Em comentários recentes para The Guardian Starmer enfatizou que os altos padrões regulatórios do Reino Unido valiam a pena ser preservados, mas reconheceu os benefícios práticos do alinhamento com as regras da UE para evitar interrupções dispendiosas. Notavelmente, ele também demonstrou abertura à supervisão contínua do Tribunal de Justiça Europeu (TJE) na resolução de disputas — uma postura que marca um distanciamento das linhas vermelhas traçadas anteriormente pelos linha-dura do Brexit.
Esta posição reflete os acordos existentes no âmbito do Acordo de Windsor que rege a Irlanda do Norte, segundo o qual a autoridade do TJCE se aplica a mercadorias que circulam entre a Irlanda do Norte e a República da Irlanda. Embora bem recebida por Bruxelas, continua a ser uma questão delicada a nível interno, particularmente entre a base tradicional da classe trabalhadora do Partido Trabalhista e as vozes eurocéticas dentro do seu próprio partido.
Mobilidade Juvenil: O Obstáculo Final
A mobilidade juvenil emergiu como outro ponto-chave de discórdia nas horas finais da negociação. A UE há muito tempo pressiona por um programa recíproco que permita que jovens do Reino Unido e de seus estados-membros vivam, trabalhem e estudem no exterior — um sucessor do programa Erasmus+, do qual o Reino Unido se retirou após o Brexit.
Embora inicialmente resistente, o governo Starmer agora parece aberto a uma versão limitada e controlada do esquema. De acordo com relatos em The Times , isso poderia assumir a forma de um sistema “um entra, um sai” projetado para limitar a migração líquida — uma prioridade para Starmer, já que ele enfrenta um apoio crescente ao Reform UK, o partido anti-imigração liderado por Nigel Farage.
Tal esquema provavelmente teria prazo limitado e excluiria concessões mais amplas buscadas pela UE, incluindo a redução de mensalidades universitárias para estudantes europeus. O Reino Unido teria rejeitado essa proposta categoricamente, ressaltando as restrições políticas internas sob as quais o governo trabalhista opera.

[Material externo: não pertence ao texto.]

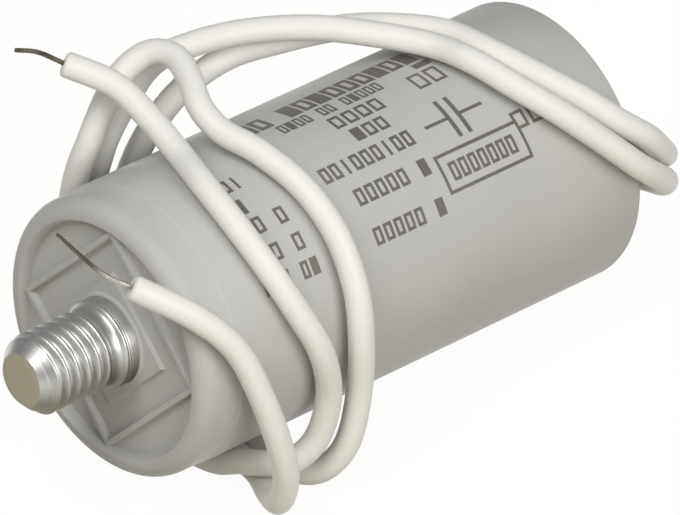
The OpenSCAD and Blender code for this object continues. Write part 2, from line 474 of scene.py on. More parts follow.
FINISHES = (
    Finish("case_plastic", (0.51, 0.505, 0.487), (0.53, 0.525, 0.508), (0.26, 0.32), specular=0.04,
           depth=0.000006),
    Finish("print_ink", (0.135, 0.128, 0.115), (0.175, 0.167, 0.152), (0.4, 0.5), depth=0.000004),
    # The stud's dark low colour below its axis is painted shade on its underside, turning lighter towards the
    # top.
    Finish("stud_metal", (0.22, 0.21, 0.17), (0.8, 0.795, 0.78), (0.48, 0.36), metal=1.0,
           depth=0.000008, texture=Texture.TURNED, fade=(2, -2.0 * MM, 2.0 * MM)),
    Finish("cut_metal", (0.4, 0.37, 0.28), (0.46, 0.43, 0.33), (0.5, 0.6), metal=0.15, specular=0.2,
           depth=0.000008, texture=Texture.TURNED),
    Finish("lead_insulation", (0.8, 0.79, 0.75), (0.83, 0.82, 0.78), (0.28, 0.36), specular=0.12,
           depth=0.000008, cloud_scale=120.0, grain_scale=1800.0),
    Finish("strand_dark", (0.07, 0.065, 0.05), (0.21, 0.19, 0.15), (0.3, 0.5), metal=0.9, cloud_scale=700.0),
    Finish("strand_bright", (0.12, 0.1, 0.07), (0.62, 0.6, 0.54), (0.4, 0.28), metal=1.0, cloud_scale=500.0,
           fade=(0, -7.8 * MM, -6.6 * MM)),
    Finish("core_plastic", (0.72, 0.69, 0.6), (0.78, 0.75, 0.66), (0.45, 0.55)),
    Finish("metallised_film", (0.42, 0.44, 0.47), (0.55, 0.57, 0.6), (0.25, 0.35), metal=0.8),
    Finish("blank_film", (0.62, 0.6, 0.52), (0.72, 0.7, 0.62), (0.2, 0.3), coat=0.4),
    Finish("sprayed_metal", (0.3, 0.31, 0.32), (0.44, 0.45, 0.46), (0.6, 0.8), metal=0.9, depth=0.00008,
           grain_scale=1500.0),
    Finish("solder", (0.5, 0.5, 0.51), (0.66, 0.66, 0.67), (0.25, 0.4), metal=1.0),
    Finish("resin", (0.52, 0.48, 0.39), (0.6, 0.56, 0.47), (0.22, 0.34), depth=0.00006, cloud_scale=160.0),
)

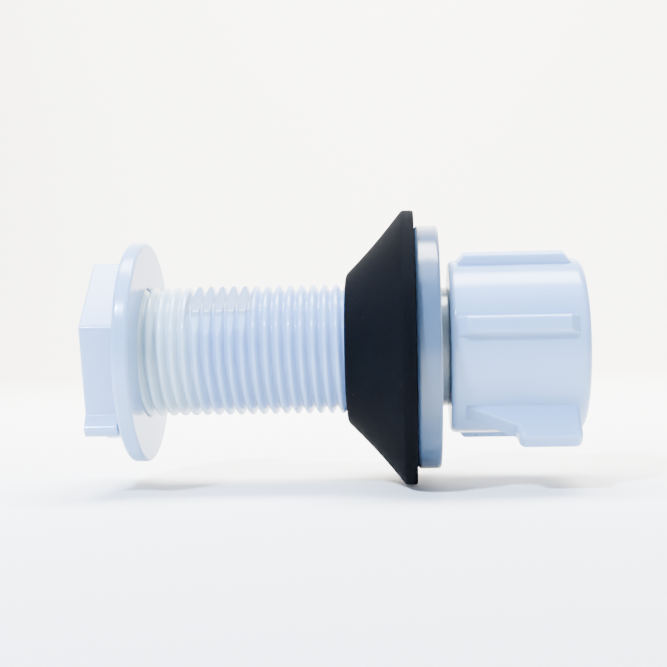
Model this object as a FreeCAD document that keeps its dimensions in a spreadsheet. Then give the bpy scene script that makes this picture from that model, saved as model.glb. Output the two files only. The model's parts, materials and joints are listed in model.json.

À medida que a cúpula se desenrola, o que emerge é um quadro de otimismo cauteloso, temperado por complexidades persistentes. Ambos os lados reconhecem a urgência de uma cooperação mais profunda — não apenas para a estabilidade econômica, mas também para a segurança regional e a influência global. No entanto, o caminho a seguir permanece repleto de concessões, sensibilidades e disputas sobre legados que testarão a durabilidade deste diálogo renovado.

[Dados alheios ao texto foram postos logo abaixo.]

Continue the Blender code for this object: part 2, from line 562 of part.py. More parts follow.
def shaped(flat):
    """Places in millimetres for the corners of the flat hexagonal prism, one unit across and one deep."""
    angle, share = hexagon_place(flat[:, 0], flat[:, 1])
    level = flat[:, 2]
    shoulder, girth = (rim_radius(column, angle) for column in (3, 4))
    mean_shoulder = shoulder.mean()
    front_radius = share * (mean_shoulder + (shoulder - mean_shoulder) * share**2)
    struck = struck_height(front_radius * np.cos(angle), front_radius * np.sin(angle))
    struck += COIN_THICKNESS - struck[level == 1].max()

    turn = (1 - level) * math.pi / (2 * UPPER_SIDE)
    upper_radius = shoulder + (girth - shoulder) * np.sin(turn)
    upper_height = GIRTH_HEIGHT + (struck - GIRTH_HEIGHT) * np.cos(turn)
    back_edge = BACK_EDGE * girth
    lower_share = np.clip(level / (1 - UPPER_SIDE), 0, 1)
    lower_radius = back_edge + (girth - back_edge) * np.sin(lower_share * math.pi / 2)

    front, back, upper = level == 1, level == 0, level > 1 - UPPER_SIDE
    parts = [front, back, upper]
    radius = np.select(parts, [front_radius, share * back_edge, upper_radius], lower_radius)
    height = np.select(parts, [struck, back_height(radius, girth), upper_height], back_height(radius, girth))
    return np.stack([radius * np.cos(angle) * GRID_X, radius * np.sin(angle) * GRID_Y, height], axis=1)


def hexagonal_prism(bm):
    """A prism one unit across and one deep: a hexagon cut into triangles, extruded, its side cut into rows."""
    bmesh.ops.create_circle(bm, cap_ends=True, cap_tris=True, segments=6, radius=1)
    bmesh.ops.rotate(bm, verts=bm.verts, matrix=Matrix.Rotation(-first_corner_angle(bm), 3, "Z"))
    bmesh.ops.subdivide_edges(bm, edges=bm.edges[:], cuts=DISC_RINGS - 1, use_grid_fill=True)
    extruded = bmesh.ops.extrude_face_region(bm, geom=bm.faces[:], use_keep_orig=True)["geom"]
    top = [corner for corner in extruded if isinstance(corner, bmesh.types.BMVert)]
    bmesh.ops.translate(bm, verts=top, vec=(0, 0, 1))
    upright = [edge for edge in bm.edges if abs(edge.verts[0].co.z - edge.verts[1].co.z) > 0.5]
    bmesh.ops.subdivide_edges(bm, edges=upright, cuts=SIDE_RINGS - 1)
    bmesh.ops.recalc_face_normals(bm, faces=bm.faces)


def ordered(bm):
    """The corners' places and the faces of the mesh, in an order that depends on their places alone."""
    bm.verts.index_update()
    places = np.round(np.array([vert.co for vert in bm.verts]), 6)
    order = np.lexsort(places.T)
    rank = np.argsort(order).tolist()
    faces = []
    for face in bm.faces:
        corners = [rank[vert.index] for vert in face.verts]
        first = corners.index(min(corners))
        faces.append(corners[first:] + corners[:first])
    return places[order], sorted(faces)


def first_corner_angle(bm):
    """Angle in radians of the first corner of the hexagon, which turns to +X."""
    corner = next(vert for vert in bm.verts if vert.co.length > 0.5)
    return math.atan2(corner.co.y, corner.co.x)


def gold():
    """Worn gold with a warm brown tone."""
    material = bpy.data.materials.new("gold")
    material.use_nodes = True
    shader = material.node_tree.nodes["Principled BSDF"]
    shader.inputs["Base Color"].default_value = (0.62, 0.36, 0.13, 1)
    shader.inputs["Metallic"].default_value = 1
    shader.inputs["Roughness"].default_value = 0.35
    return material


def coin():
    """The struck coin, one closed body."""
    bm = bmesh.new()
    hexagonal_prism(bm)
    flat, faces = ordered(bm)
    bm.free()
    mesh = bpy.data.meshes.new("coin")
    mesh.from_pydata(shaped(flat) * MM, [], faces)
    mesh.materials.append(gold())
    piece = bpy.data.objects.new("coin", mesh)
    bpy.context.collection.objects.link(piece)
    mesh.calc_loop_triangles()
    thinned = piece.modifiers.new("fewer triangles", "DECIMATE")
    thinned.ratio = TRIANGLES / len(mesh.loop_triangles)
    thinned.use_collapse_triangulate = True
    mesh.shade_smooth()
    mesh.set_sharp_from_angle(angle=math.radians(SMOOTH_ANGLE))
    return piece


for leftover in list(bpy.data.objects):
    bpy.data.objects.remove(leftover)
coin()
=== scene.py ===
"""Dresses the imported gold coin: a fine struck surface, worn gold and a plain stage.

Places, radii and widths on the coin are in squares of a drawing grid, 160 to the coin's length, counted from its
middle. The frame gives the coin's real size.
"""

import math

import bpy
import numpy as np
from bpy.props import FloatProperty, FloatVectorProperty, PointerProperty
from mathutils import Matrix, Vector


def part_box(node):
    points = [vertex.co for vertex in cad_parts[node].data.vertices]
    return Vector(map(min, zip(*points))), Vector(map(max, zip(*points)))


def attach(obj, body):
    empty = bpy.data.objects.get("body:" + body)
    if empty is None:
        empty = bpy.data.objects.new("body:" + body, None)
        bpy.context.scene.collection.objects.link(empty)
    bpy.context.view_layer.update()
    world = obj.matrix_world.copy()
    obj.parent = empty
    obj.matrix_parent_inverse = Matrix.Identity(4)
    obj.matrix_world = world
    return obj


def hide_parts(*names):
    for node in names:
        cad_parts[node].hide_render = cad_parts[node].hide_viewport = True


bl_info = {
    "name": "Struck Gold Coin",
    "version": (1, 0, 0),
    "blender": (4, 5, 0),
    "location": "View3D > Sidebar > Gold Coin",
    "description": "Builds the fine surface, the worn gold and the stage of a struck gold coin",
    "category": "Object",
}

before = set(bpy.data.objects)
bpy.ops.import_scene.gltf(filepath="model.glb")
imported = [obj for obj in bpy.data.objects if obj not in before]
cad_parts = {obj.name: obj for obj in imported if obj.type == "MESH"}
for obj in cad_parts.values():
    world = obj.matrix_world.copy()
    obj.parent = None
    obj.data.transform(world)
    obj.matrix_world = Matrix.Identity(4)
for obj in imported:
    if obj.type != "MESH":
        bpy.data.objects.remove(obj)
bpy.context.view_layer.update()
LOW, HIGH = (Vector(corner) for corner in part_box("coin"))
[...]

O que está claro, no entanto, é que o Reino Unido e a UE não estão mais presos à dinâmica adversa que caracterizou a era imediatamente pós-Brexit. Em vez disso, navegam por uma relação mais madura — embora ainda complexa —, construída com base em interesses compartilhados e cooperação pragmática.
A cúpula não se trata apenas de resolver disputas; trata-se também de redefinir os contornos da interação entre o Reino Unido e a UE em um mundo cada vez mais moldado pela competição estratégica e pela instabilidade global. Starmer deixou claro que deseja que o Reino Unido seja visto como um parceiro confiável, mesmo que não seja um membro formal — uma mensagem reforçada por sua disposição de se envolver construtivamente em defesa, comércio e alinhamento regulatório.
Para a UE, esta cúpula representa uma oportunidade para estabilizar suas relações externas em um momento em que o alargamento, a coesão interna e a incerteza transatlântica são preocupações prementes. A liderança do bloco parece empenhada em ir além do tom punitivo que frequentemente caracterizou as primeiras negociações pós-Brexit, reconhecendo que um Reino Unido cooperativo pode servir como um interlocutor valioso em questões que vão desde a aplicação de sanções até o compartilhamento de informações.
Ainda assim, o caminho a seguir não será isento de atritos. Embora ambos os lados tenham expressado otimismo quanto ao potencial de acordos sobre segurança e mobilidade juvenil, tensões não resolvidas sobre direitos de pesca e supervisão regulatória podem ainda prejudicar o ímpeto. Além disso, as realidades políticas internas de ambos os lados — particularmente no Reino Unido, onde a ascensão do Reform UK ameaça o domínio do Partido Trabalhista em eleitorados importantes — significam que qualquer acordo deve ser cuidadosamente calibrado para evitar reações negativas.
Em última análise, a cúpula de segunda-feira pode não gerar avanços significativos ou declarações drásticas. Mas o que ela oferece é algo indiscutivelmente mais valioso: uma estrutura para um diálogo sustentado, respeito mútuo e progresso gradual. Nesse sentido, a reunião em Londres pode se revelar um ponto de virada silencioso — que prepara o cenário para uma relação Reino Unido-UE mais estável e funcional nos próximos anos.